Can’t stop, won’t stop

How We Got On

“Seriously, man, someday you’re going to regret that shirt.”

“Seriously, man, someday you’re going to regret that shirt.”

How We Got On, 8 p.m. Thursday, Friday; 5 and 9 p.m. Saturday; 2 p.m. Sunday; 6:30 p.m. Tuesday; Wednesday 2 and 6:30 p.m.; $5-$35. B Street Theatre, 2711 B Street; (916) 443-5300; Through June 23.

B Street Theatre

2711 B St.
Sacramento, CA 95814

(916) 443-5300

Rated 4.0

Who’d have thunk it? I’ll admit, I was surprised. The B Street Theatre has staged a new play about black and Latino teens aspiring to fame, or at least local recognition, as rappers in 1988. And rather than bolt for the exits, the B Street audience—predominantly white folks of a certain age, who were well past their teens during the decade in question (a description that applies to this reviewer)—embraced the show warmly on opening night.

Of course, let’s note that playwright Idris Goodwin has placed How We Got On in a pleasant Midwestern suburb—these kids order pizza in a strip mall, climb the town’s water tower on a dare by night and ride bicycles to high school. It’s not a hard-edged urban scene, and there’s not a weapon in sight (though they refer to “the city” as being not so far away). As the play’s title implies, it’s a peaceable saga.

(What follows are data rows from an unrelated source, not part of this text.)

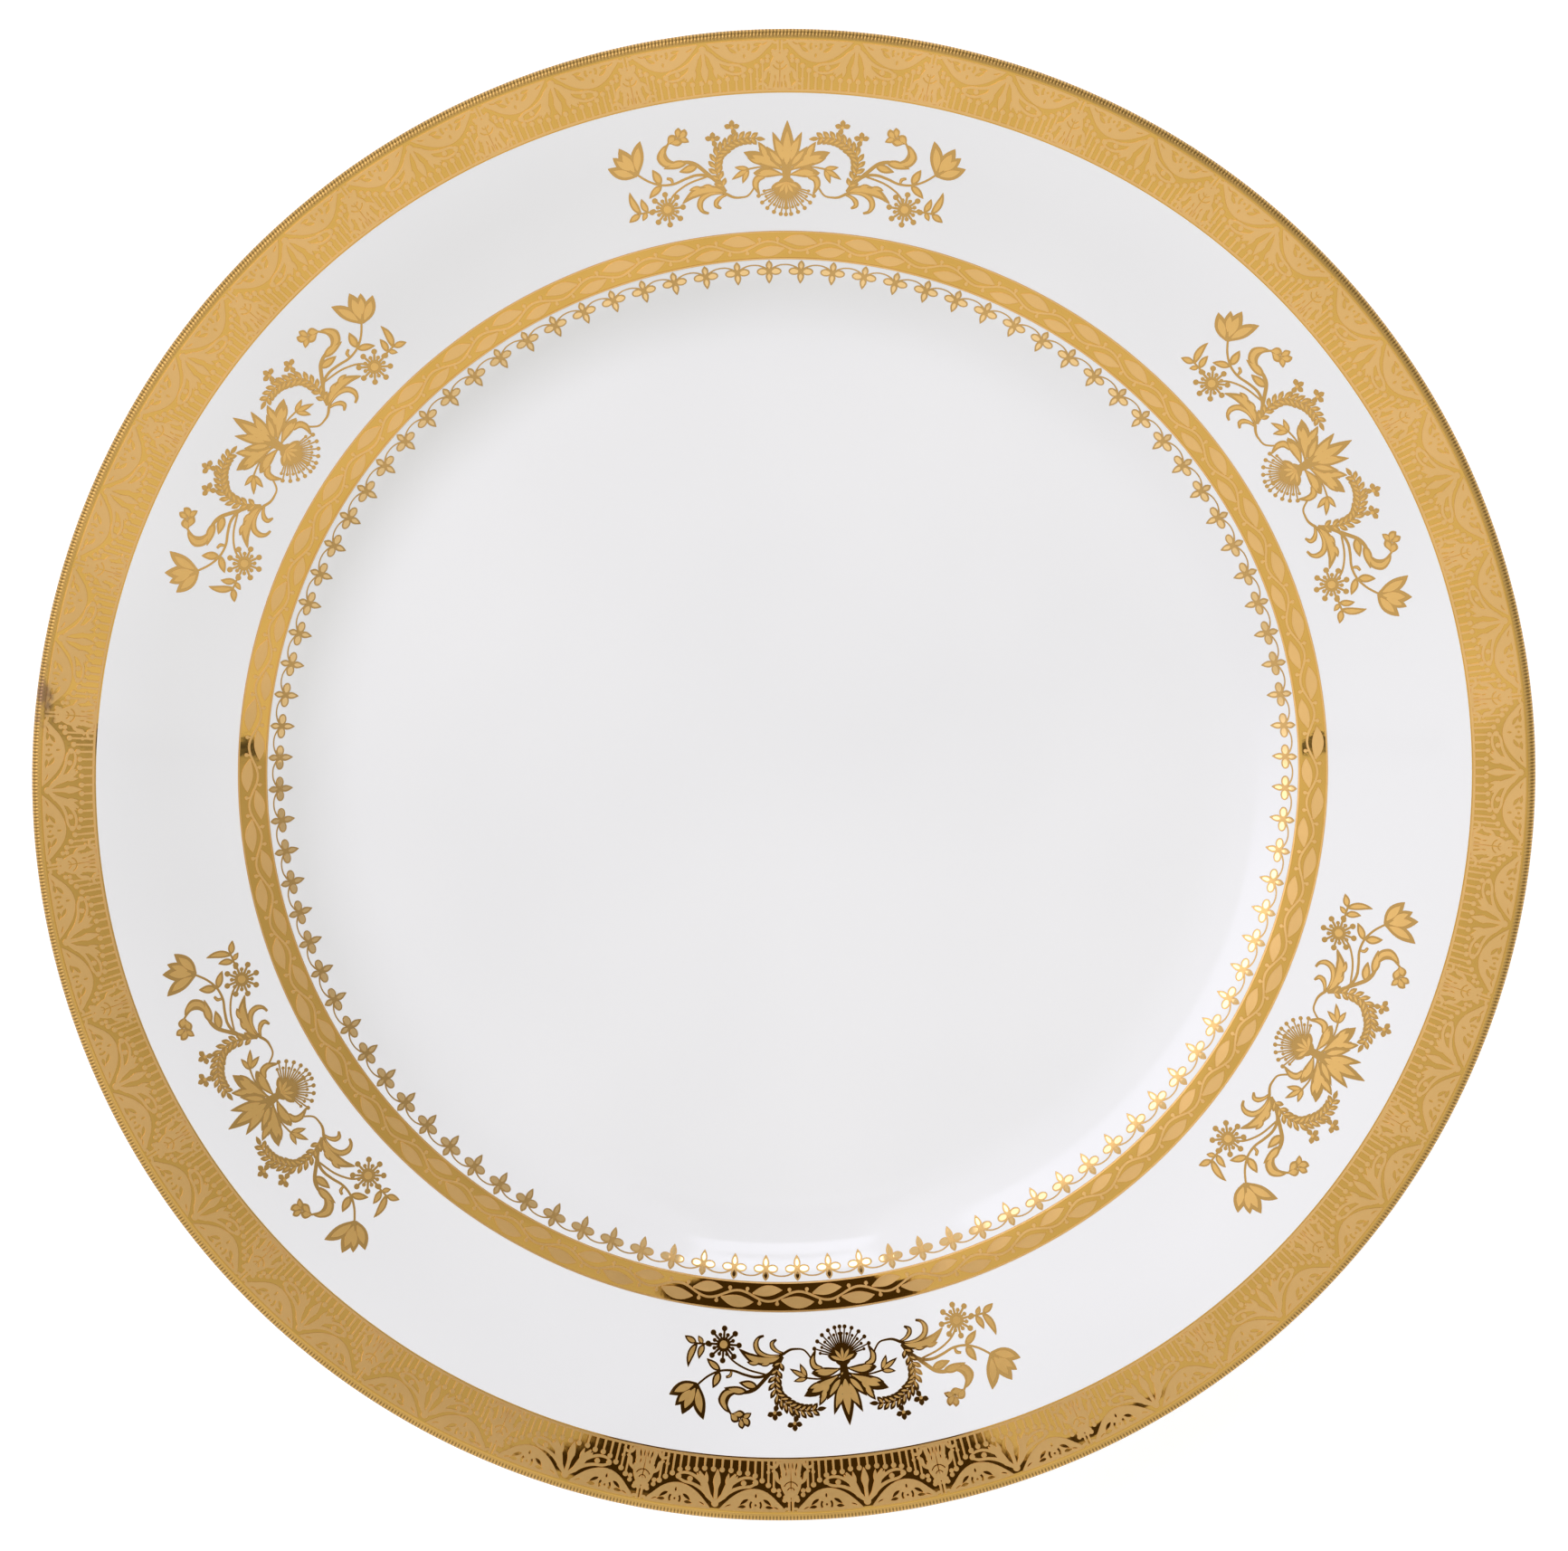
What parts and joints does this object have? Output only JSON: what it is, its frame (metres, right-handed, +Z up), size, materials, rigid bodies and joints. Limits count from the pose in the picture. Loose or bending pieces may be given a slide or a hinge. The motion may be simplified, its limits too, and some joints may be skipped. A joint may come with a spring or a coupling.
{
  "type": "dinner plate",
  "caption": "Round glazed porcelain dinner plate on a foot ring, with a shallow well, gilt rim and verge bands and gilt flower sprays; serves and displays food.",
  "frame": {"origin": "centre of the plate at the plane that its foot ring stands on", "axes": "+Z up through the plate's centre, the eating side facing +Z; +X and +Y in the table plane, with one flower spray near +Y"},
  "size_m": [0.2701, 0.2702, 0.0235],
  "materials": {
    "porcelain": "unglazed, fine matte",
    "glaze": "clear gloss glaze over white china",
    "bright_gold": "mirror-bright gilding",
    "matte_gold": "matte raised gilding"
  },
  "bodies": {
    "root": {"porcelain_body": "porcelain", "face_glaze": "glaze", "back_glaze": "glaze", "base_glaze": "glaze", "rim_gold_band": "bright_gold", "rim_edge_gold": "bright_gold", "inner_gold_band": "bright_gold", "rim_relief_borders": "matte_gold", "rim_relief_fans": "matte_gold", "rim_relief_swags": "matte_gold", "rim_relief_tassels": "matte_gold", "inner_relief_borders": "matte_gold", "inner_relief_leaves": "matte_gold", "fleuron_chain": "bright_gold", "floral_spray_1": "bright_gold", "floral_spray_2": "bright_gold", "floral_spray_3": "bright_gold", "floral_spray_4": "bright_gold", "floral_spray_5": "bright_gold", "floral_spray_6": "bright_gold"}
  },
  "joints": []
}
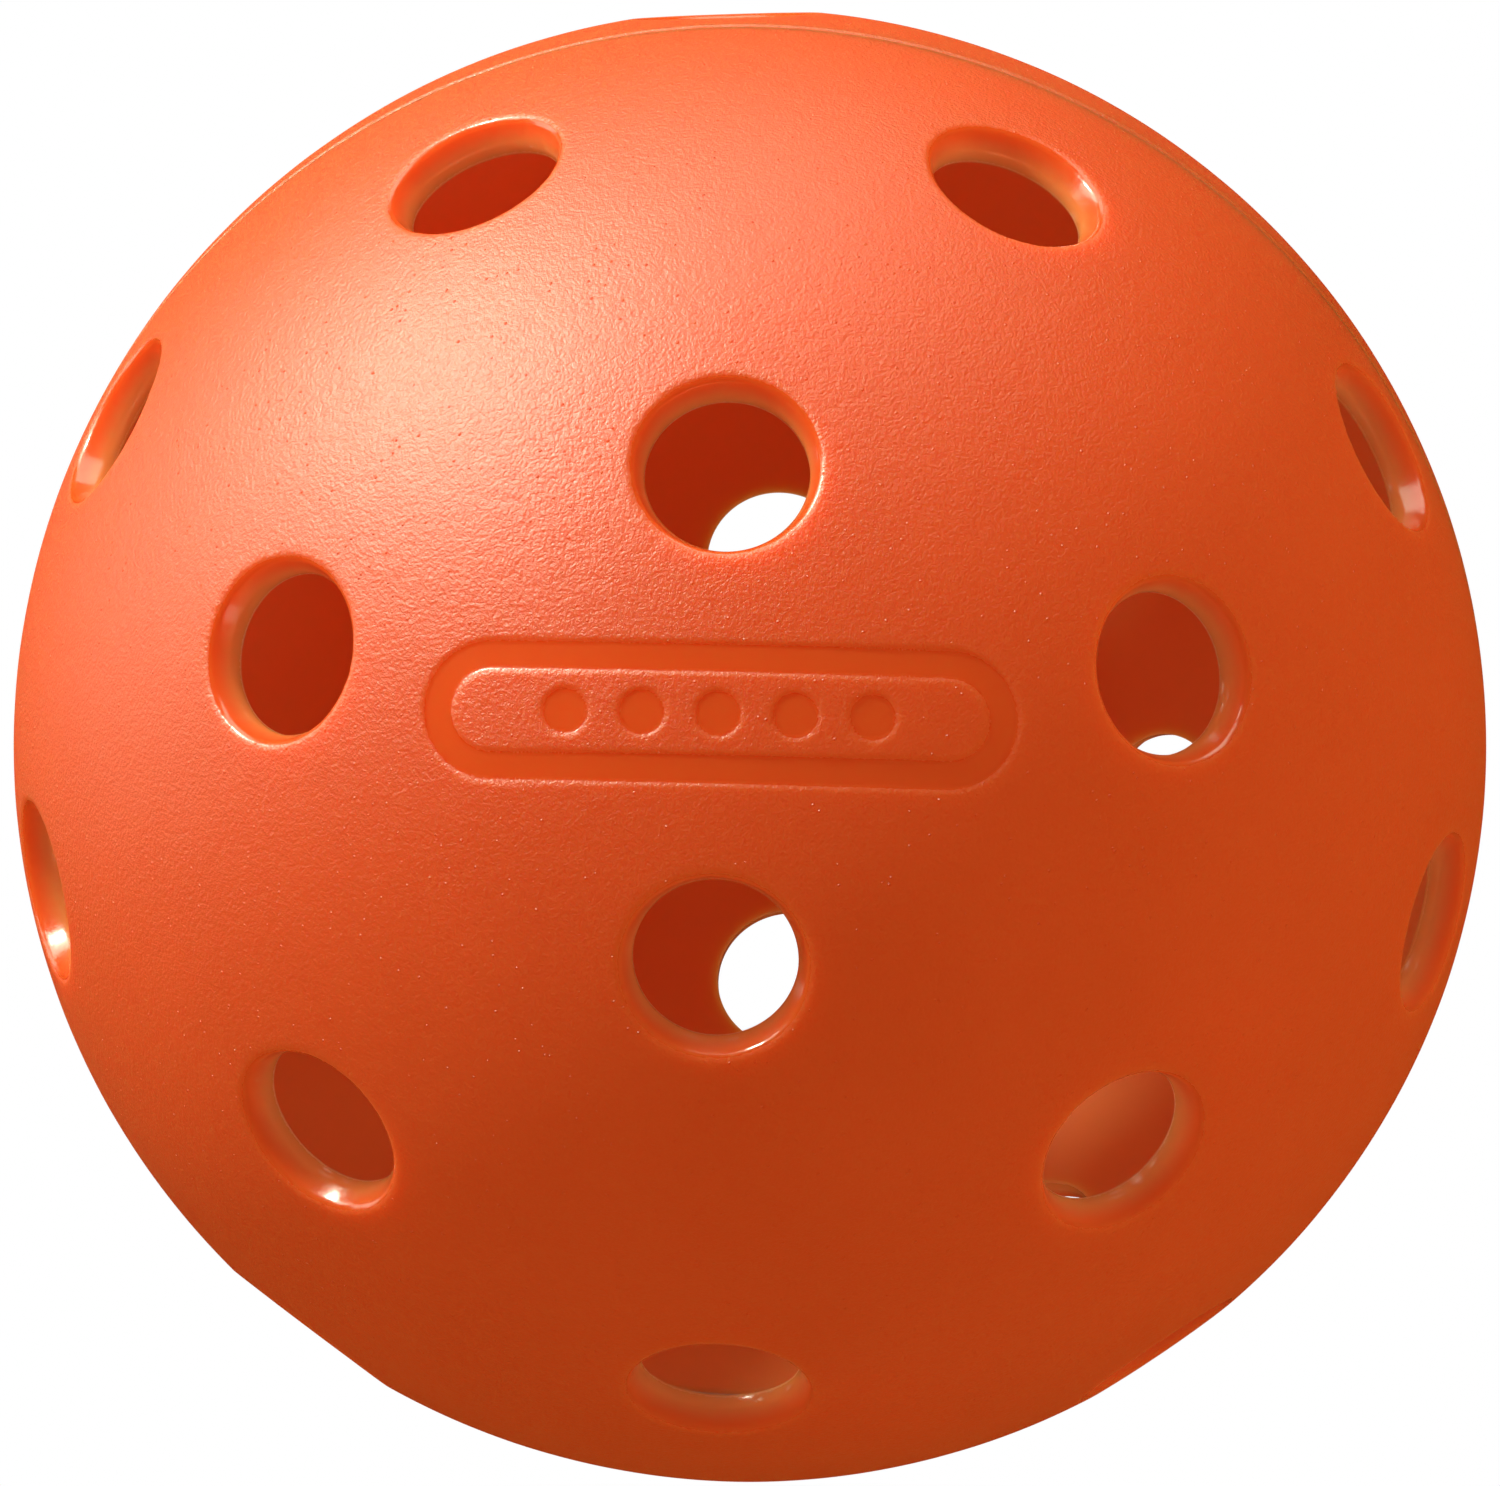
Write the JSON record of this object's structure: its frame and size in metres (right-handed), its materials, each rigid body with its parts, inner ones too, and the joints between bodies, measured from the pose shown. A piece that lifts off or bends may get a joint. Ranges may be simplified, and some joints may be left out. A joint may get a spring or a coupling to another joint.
{
  "type": "pickleball ball",
  "caption": "Hollow moulded plastic ball with evenly spaced round holes through its wall, welded round the middle from two half shells.",
  "frame": {"origin": "the ball's centre", "axes": "Y is the weld axis, through the centres of two opposite holes, with the front half shell on the -Y side; the weld lies in the XZ plane; the moulded mark is on the +Z side of the front pole; +X is to the right as the mark is faced"},
  "size_m": [0.074, 0.0734, 0.074],
  "materials": {
    "shell_plastic": "satin moulded polyethylene with a fine orange-peel texture",
    "weld_plastic": "the same plastic, melted and set smooth"
  },
  "bodies": {
    "root": {"front_half_shell": "shell_plastic", "back_half_shell": "shell_plastic", "weld_bead": "weld_plastic"}
  },
  "joints": []
}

Goodwin’s script—interpreted by B Street director Buck Busfield, visiting sound designer Elisheba Ittoop and visiting actors (three have appeared in previous productions elsewhere, and brought their dance steps with them)—lays out a competitive friendship between the somewhat cerebral, lyric-scribbling Hank (Terrell Donnell Sledge) and the stage-capable Julian (Brian Quijada), who can swagger, but can’t spin his own words. They’re joined by Luann (Deonna Bouye), a girl (!) capable of improvisation and willing to show Hank how it’s done.

Throughout, the Selector (PaSean Wilson) presides behind a turntable, genially explaining (for elders) how rap numbers were structured and produced using the technology of the time. The Selector also represents the kids’ rap-skeptical fathers (an academic, a pressured sales rep and a professional athlete, respectively). This glimpsed parent-teen relationship, with the kids struggling to justify their music, is one of this show’s ancillary payoffs.

The story fades into the future more than it resolves, but that’s all right. How We Got On works nicely as a slice of life that illuminates a particular place and time, with some appealing young characters who are finding themselves.